Jimmy Wales wrote on Sun Nov 13 03:48:10 UTC 2005:
you took any random 20 articles and compared them to their predecessors 2 years ago, virtually _all_ articles would have improved.
I agree. However, to judge a reference work, do you go by the best, or the worst, or the average quality? I think most readers would judge us by their first few impressions. As soon as they stray away from the featured article on the front page, or happen to run into the random pages, their impression will be not favorable. That's what I tried to find to out with my twenty random pages.
A thought experiment: if we were the editorial committee of an encyclopedia to be written from scratch and were given Wikipedia's current content as a basis (but not the user base), what would we do? I guess we would put our energy into improving the material, i.e. rewriting/deleting/merging most of it. But we would not try to acquire more articles of that quality. (Ah wait, we ARE the editorial committee of an encyclopedia to be written from scratch...)
I think this is a brilliant observation. :-)
I absolutely do think that acquisition of huge numbers of additional stubs on increasingly narrow topics ought not to be a priority, and certainly ought not to be allowed to get in the way of quality improvement on existing articles.
But it IS getting in the way. I have recently spent several hours patrolling the newpages and recent changes, and that was a very sobering experience. While I have no statistics (would be an interesting topic, though), I estimate that more than ninety percent of the newpages by anonymous contributors are unsalveageable. Of the rest, a sound majority qualifies for merging or heavy reworking. Plus an unbelievable amount of vandalism. I spent most of my time writing {{test}}, {{test2}}, {{test3}}, and {{test4}} messages at high speed, deleting, reverting and occasionally blocking a vandal.

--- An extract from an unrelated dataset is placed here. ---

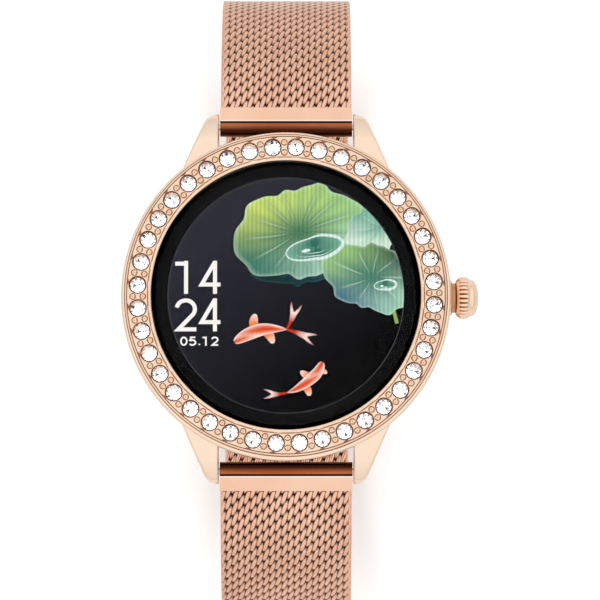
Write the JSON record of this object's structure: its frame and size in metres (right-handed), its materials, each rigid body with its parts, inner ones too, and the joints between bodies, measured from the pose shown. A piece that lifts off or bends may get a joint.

I can't remember seeing more than a few new pages by anonymous editors that resmbled anything remotely interesting or well-written. There were also many pages by newly-logged-in users that were no better. To summarise, the signal-to-noise ratio on recent changes is depressingly low, and many qualified editors spend hours and hours trying to pick the few jewels out of mountains of dirt.
If we look at the continuum of quality ranging from the average anon's average "Phil is gay" contribution to well-researched work by well-informed people, it is reasonable to assume that even above the newpages level there is a great body of contributions with a negative benefit-versus-work-needed balance. In my opinion, it far too great.

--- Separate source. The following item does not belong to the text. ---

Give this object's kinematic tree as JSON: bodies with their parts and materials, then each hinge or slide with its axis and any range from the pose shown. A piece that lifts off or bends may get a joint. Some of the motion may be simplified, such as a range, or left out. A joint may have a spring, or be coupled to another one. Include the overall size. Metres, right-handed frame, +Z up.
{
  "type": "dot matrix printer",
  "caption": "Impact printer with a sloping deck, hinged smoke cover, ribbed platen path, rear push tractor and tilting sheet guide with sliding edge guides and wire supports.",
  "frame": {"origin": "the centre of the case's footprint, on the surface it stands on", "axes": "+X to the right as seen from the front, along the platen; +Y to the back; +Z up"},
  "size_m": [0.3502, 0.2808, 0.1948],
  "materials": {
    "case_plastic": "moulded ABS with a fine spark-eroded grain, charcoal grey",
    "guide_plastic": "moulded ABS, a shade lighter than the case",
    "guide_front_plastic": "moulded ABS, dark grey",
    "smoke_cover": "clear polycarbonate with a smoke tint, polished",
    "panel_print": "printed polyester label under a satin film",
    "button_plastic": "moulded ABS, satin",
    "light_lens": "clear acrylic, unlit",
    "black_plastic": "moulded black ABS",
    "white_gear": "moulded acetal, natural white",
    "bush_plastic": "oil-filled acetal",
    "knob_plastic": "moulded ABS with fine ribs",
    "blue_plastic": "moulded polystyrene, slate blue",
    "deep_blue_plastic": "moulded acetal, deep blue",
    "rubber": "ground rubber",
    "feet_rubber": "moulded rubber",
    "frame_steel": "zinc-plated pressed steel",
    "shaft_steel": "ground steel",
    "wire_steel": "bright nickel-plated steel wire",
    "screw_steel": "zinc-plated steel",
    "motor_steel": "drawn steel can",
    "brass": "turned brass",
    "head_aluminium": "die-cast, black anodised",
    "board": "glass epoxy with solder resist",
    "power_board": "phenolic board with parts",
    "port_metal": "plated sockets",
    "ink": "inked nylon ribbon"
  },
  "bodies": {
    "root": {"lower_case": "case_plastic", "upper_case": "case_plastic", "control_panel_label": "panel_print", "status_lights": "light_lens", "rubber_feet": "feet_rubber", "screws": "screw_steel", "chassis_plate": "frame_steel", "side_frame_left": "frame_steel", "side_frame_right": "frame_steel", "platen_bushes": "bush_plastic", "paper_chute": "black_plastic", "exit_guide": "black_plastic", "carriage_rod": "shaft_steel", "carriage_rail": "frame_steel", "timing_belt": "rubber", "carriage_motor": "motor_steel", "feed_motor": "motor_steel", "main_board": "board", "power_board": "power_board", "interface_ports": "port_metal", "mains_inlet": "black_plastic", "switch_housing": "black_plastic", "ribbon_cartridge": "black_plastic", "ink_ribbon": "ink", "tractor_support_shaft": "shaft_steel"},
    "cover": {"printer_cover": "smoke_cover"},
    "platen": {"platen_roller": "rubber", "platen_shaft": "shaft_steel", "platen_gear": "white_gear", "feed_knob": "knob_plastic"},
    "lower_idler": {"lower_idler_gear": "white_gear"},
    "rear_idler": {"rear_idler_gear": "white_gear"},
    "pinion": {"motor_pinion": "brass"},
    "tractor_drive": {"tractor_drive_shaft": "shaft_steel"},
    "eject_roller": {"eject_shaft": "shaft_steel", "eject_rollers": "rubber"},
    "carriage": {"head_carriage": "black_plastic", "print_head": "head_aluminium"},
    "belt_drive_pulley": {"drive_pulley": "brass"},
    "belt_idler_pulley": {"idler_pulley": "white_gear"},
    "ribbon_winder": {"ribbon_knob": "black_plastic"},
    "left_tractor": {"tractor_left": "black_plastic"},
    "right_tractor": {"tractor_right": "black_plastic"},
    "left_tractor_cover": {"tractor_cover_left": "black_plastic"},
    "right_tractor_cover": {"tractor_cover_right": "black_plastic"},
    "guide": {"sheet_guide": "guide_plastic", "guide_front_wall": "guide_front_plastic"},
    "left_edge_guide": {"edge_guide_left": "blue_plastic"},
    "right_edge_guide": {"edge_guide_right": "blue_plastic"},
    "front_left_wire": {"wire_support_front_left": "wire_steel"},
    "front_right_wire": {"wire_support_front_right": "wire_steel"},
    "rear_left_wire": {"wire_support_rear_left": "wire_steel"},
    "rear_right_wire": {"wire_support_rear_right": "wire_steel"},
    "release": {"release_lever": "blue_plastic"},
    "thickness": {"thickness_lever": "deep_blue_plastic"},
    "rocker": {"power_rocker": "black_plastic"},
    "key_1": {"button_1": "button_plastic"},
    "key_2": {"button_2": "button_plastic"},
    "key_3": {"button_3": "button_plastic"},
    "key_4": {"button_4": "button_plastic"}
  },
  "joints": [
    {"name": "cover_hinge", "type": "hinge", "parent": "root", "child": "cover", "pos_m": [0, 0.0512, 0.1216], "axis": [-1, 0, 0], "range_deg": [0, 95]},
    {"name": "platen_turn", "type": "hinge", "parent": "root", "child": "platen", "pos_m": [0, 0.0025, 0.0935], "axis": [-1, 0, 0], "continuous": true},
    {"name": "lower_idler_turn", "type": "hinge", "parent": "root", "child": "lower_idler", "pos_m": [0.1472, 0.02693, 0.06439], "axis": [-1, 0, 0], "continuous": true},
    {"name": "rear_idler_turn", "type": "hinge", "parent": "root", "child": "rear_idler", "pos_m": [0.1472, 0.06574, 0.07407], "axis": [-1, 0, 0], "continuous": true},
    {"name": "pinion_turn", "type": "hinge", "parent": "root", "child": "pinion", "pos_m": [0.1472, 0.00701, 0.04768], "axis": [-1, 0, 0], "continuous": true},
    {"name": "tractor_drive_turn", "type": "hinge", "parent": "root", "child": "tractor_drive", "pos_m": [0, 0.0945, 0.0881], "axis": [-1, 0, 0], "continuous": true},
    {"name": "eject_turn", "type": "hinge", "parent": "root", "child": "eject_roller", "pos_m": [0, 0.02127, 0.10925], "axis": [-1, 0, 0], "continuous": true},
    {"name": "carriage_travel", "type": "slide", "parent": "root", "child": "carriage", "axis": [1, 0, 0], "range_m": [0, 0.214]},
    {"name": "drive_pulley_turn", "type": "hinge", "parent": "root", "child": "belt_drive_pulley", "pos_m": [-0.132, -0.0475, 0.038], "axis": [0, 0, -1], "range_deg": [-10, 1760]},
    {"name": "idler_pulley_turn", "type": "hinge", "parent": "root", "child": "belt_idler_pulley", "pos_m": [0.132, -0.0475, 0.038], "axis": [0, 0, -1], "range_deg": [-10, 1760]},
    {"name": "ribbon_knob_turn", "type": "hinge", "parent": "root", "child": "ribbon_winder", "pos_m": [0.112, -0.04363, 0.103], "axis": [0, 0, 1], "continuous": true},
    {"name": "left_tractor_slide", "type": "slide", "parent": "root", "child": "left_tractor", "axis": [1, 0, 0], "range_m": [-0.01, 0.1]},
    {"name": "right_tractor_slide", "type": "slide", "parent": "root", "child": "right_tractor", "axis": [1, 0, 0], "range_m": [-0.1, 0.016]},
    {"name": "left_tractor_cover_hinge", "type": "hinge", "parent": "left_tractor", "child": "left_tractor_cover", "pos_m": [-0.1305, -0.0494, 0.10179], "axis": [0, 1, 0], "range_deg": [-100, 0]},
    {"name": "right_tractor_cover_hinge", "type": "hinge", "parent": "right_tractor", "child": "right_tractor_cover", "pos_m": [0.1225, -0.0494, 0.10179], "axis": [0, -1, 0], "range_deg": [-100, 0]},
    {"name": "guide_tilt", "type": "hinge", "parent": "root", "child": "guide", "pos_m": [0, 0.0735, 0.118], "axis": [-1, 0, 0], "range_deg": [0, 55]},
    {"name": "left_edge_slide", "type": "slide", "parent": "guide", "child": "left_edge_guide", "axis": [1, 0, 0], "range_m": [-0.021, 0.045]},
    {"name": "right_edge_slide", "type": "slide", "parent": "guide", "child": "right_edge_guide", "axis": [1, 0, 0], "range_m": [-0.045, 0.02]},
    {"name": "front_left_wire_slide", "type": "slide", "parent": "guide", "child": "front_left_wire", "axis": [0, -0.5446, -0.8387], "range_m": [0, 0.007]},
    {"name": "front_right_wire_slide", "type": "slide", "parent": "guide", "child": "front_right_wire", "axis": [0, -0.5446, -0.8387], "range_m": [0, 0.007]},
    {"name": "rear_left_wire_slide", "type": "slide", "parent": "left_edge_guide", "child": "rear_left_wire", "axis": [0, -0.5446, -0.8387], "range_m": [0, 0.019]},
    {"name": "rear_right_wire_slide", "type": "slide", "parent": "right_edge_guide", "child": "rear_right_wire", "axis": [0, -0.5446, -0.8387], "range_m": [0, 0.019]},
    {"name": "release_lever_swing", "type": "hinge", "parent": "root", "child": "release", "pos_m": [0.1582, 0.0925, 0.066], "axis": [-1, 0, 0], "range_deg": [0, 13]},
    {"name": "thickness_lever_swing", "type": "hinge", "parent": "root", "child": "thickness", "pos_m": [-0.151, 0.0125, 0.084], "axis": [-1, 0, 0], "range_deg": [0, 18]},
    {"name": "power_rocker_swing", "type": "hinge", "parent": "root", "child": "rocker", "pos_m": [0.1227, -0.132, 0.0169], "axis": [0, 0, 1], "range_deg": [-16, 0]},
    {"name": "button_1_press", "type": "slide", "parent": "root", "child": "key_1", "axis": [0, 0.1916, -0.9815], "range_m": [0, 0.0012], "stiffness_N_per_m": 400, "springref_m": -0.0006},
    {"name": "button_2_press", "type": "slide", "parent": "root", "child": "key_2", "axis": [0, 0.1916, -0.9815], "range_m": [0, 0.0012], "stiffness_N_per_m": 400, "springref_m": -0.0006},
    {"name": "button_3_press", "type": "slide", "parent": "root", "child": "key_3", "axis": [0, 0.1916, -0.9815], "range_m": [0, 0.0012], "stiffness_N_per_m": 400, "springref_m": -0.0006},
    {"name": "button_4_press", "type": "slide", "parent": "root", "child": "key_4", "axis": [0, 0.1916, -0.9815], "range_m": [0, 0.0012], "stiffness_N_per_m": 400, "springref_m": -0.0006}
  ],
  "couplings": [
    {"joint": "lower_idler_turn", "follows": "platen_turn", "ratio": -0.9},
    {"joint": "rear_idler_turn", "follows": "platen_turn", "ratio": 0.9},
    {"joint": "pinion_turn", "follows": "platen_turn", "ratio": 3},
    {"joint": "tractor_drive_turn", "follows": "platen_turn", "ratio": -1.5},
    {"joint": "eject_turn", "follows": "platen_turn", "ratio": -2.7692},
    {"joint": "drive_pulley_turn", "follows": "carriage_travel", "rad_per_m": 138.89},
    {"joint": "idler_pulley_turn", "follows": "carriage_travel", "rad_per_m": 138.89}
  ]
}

(At the same time, of course, it's worth pointing out that there's an easy mental trap to fall into... assuming that time people are spending working on obscure fancruft could in any way be diverted into increasing the quality of other articles. That's probably not true.)
Yes. (Warning: heresy ahead) I would simply reply that we could do without these people. Along with the vandals and trolls and clueless kids, they waste the time and energy that we should spend improving our encyclopedia. They waste an _enormous_ amount of time and energy while not helping us much.

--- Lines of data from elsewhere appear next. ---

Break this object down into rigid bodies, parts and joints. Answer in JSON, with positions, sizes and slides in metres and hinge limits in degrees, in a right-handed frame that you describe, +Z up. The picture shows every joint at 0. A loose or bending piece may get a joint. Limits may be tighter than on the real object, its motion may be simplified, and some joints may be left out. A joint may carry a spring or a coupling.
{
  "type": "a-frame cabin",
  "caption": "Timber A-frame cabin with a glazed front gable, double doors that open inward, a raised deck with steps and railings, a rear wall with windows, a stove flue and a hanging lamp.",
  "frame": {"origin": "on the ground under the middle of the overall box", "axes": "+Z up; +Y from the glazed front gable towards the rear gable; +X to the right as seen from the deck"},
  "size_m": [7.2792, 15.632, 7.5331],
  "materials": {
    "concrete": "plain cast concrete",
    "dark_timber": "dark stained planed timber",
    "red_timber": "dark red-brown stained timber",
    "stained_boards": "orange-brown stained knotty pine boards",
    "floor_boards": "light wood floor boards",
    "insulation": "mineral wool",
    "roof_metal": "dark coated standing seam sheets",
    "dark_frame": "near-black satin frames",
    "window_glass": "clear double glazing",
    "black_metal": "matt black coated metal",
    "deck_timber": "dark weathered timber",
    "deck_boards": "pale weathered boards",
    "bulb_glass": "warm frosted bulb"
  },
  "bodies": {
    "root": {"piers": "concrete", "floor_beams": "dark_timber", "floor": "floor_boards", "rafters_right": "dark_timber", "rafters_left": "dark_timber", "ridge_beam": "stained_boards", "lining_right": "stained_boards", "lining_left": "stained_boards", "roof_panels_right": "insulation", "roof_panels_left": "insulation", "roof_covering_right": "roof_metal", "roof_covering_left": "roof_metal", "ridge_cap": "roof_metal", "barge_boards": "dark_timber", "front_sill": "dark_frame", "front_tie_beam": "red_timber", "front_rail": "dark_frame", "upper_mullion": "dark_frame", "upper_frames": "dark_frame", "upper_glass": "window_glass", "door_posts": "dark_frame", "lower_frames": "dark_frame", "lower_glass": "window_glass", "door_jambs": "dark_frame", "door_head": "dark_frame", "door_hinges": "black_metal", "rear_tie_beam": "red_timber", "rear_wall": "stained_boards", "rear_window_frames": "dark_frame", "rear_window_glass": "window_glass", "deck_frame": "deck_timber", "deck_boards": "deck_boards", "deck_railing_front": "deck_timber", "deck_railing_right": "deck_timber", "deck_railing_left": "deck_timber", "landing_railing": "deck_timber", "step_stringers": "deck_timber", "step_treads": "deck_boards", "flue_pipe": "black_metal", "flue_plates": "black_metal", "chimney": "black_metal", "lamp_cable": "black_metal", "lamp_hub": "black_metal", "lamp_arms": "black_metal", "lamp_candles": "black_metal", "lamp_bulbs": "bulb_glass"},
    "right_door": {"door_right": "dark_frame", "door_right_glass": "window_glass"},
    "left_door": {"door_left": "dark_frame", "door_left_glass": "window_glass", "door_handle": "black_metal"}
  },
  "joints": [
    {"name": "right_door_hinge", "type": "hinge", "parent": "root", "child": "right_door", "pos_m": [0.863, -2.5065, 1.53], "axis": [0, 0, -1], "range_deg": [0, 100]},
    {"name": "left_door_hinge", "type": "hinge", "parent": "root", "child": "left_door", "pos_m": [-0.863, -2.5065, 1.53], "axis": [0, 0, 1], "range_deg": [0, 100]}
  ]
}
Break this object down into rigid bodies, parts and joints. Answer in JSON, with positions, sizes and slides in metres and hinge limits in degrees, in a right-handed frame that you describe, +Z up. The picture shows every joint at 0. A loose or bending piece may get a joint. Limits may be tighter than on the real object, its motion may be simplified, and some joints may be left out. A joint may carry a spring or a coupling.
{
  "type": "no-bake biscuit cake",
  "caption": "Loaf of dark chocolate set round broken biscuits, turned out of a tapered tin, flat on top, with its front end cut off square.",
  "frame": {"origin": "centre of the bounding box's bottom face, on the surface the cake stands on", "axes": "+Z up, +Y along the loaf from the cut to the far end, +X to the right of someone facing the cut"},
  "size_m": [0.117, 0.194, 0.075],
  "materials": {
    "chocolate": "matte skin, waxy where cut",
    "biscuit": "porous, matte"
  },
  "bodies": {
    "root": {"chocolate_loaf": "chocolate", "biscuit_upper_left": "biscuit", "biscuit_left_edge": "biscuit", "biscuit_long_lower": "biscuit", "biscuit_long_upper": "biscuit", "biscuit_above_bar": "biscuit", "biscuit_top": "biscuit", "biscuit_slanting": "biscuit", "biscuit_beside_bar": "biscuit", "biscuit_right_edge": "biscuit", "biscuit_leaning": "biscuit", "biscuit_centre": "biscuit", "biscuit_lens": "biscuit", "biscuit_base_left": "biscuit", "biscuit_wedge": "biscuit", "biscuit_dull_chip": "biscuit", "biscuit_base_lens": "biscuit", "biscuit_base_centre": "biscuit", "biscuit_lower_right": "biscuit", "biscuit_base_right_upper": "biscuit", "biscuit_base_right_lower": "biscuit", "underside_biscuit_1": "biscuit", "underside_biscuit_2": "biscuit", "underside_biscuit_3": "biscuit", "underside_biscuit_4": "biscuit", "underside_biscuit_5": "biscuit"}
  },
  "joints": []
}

Another thought experiment: What if we shut down new page creation for a year? Simply declare 2006 the year of quality improvement and accept no new pages until 2007. We might lose may good editors. We might lose many _potential_ good editors. We would drop in the Alexa ranking. We might lose donations (although I doubt it). But we could start lifting the quality of the average article to where it belongs, and we would have a chance to lift our reputation beyond the "public toilet" image that has deservedly been bestowed upon us.